I mention my uneasiness about the pervasiveness of technology and connectivity, for which Oddyssea Outside could equally be a conduit or an impediment. Mike validated my anxieties about my own disappearing ability to just focus. About being distracted in technological today, he says: “It’s a little bit different now. Now there is expectation for continuous partial attention.”
“One of the things that’s best about Oddyssea Outside is that if you want to sit at a table with a group of friends, that’s wonderful. On the other hand, if you have a kid or a person who is shy or reserved or a little more independent, it’s perfectly okay for them to find a place to camp out, and carefully curate the little bits that are going to go into their Wearable Worlds Terrarium Necklace. They’re not gonna get hassled. This is one of the only places around that they won’t get hassled.” Across the table, his phone buzzed, right on cue.
“My phone is distracting me, but I’m not compelled to look at my phone—right now you have my full attention.”
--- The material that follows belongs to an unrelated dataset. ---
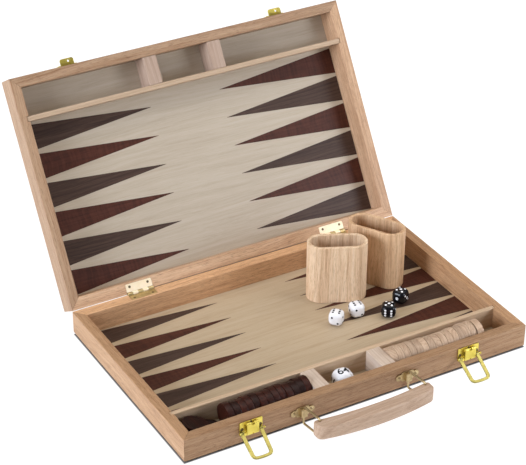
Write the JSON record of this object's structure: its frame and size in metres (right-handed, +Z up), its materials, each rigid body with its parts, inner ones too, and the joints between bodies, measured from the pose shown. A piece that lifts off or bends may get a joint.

And that’s the single most important resource we humans have, Mike reveals: attention. If you are fully engaged in whatever task or goal you are trying to accomplish or achieve, then you really cannot do anything else. More than workshops and hands-on activities, Oddyssea Outside provides an environment where one can be unusually deliberate in the time taken to complete a project. Through these engaging crafts, it becomes a place to further hone your focus and attention span. Numerous studies have shown that zoning out (and procrastination) actually enhances concentration, and to get lost in an activity at Oddyssea Outside is to train and improve your focus in this misleadingly simple way, with the ultimate goal of realizing tasks as they come—what athletes and researchers at Maharishi University of Management call ‘peak performance,’ what Kanye West called God Level. Continuous full attention, maybe.
What other projects are in the pipeline at Oddyssea Outside? Perhaps the most intriguing is Drone Flight School, where students will learn to pilot basic quadcopter drones. “There is a fair amount of skill required,” Mike points out. “You need a little bit of stick time.” With the increasing infiltration of drones into industries such as movie production and agriculture, flying a drone will no doubt be a requisite skill in the near future, and Oddyssea Outside is again ahead of the curve.
Closer in the future is Night of Lights, Half Moon Bay’s annual parade and festival, the coastside’s unofficial kickoff to the Holiday season. It’s going down this Friday on Main Street from 6:00-9:00pm. Oddyssea and Oddyssea Outside will be open late, and in addition to the standard activities visitors will be able to make coastal wreaths, snow globes, Christmas tree ornaments, and holiday candles. You’d be hard-pressed to find a more thoughtful gift for a loved one or in-law than a candle you made yourself.
Though the proprietors may not admit it, there is much more than just entertainment to be had at Oddyssea Outside. Like it or not, you will get an education after all.